Menurut Habib Muchsin, dengan adanya posko tersebut masyarakat merasa dibela dan dibantu kebutuhan hidupnya.
"Alhamdulillah sambutan mereka antusias luar biasa, karena mereka setelah digusur dalam mencukupi kebutuhan jadi tidak jelas, kadang pagi makan sore tidak, atau baru dapat makan siang malamnya tidak. Nah dengan adanya posko bantuan mereka jadi diperhatikan kebutuhan makanannya dari mulai sarapan, makan siang dan malam," terangnya.
Pihaknya juga menyayangkan kebijakan Gubernur DKI Jakarta Basuki Tjahja Purnama (Ahok) dengan menggusur warga yang sudah puluhan tahun tinggal di wilayah tersebut.
"Kepada warga yang tergusur dengan berat hati kita bantu mereka untuk bisa dipindahkan ke rumah susun, dan kepada warga yang belum tergusur kita akan bantu mereka untuk mempertahankan wilayahnya," tandas Habib Muchsin.
Menurut catatan Aksi Cepat Tanggap (ACT) pada tanggal 15 April 2016 sekitar 300 jiwa menjadi ‘manusia perahu’ yang mukim di atas 20 perahu, 100 jiwa diantaranya anak-anak. Aksi kemanusiaan yang dilakukan oleh ACT tak terbatas hanya kepada pemberian logistik makanan, selimut dan susu untuk anak-anak, melainkan juga aksi trauma healing untuk mengembalikan keceriaan anak-anak paska penggusuran sepihak pemukiman mereka oleh Pemprov DKI Jakarta.
Mengutip penuturan Rustam Efendi, Walikota Jakarta Utara yang kemarin tercatat mengajukan pengunduran diri, menggusur tidaklah semudah yang dibayangkan. Diperlukan kebijakan dan pendekatan sosio kultural agar warga yang digusur tidak menjadi korban kebijakan Pemprov yang dingin dan keji.

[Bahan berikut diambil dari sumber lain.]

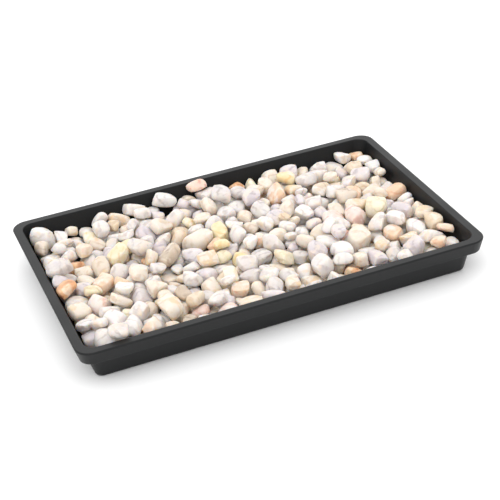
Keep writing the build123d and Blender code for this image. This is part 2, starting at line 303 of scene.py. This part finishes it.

Bila kenyataannya Pemprov tak mampu menyediakan fasilitas yang layak dan pantas untuk warga korban gusuran sehingga muncul aksi filantropi dari banyak pihak, maka pantaskah bila Ahok menyebut aksi-aksi tersebut sebagai bentuk politisasi dan "keterlaluan"?
Apalagi ucapan Ahok tak bisa dijadikan acuan data. Dengan seenaknya, Ahok menyebut hanya ada 6 warga yang diberi makan oleh lembaga-lembaga kemanusiaan dan laskar FPI yang berada di Kampung Luar Batang. Kenyataannya, ada jauh lebih banyak warga yang sudah dijangkau oleh bantuan spontan dari lembaga kemanusiaan dan laskar FPI.
Siapa yang sebenarnya keterlaluan? Ahok yang menggusur dan tak memberi fasilitas layak bagi warga, atau para relawan dan laskar FPI yang bekerja tanpa banyak koar-koar?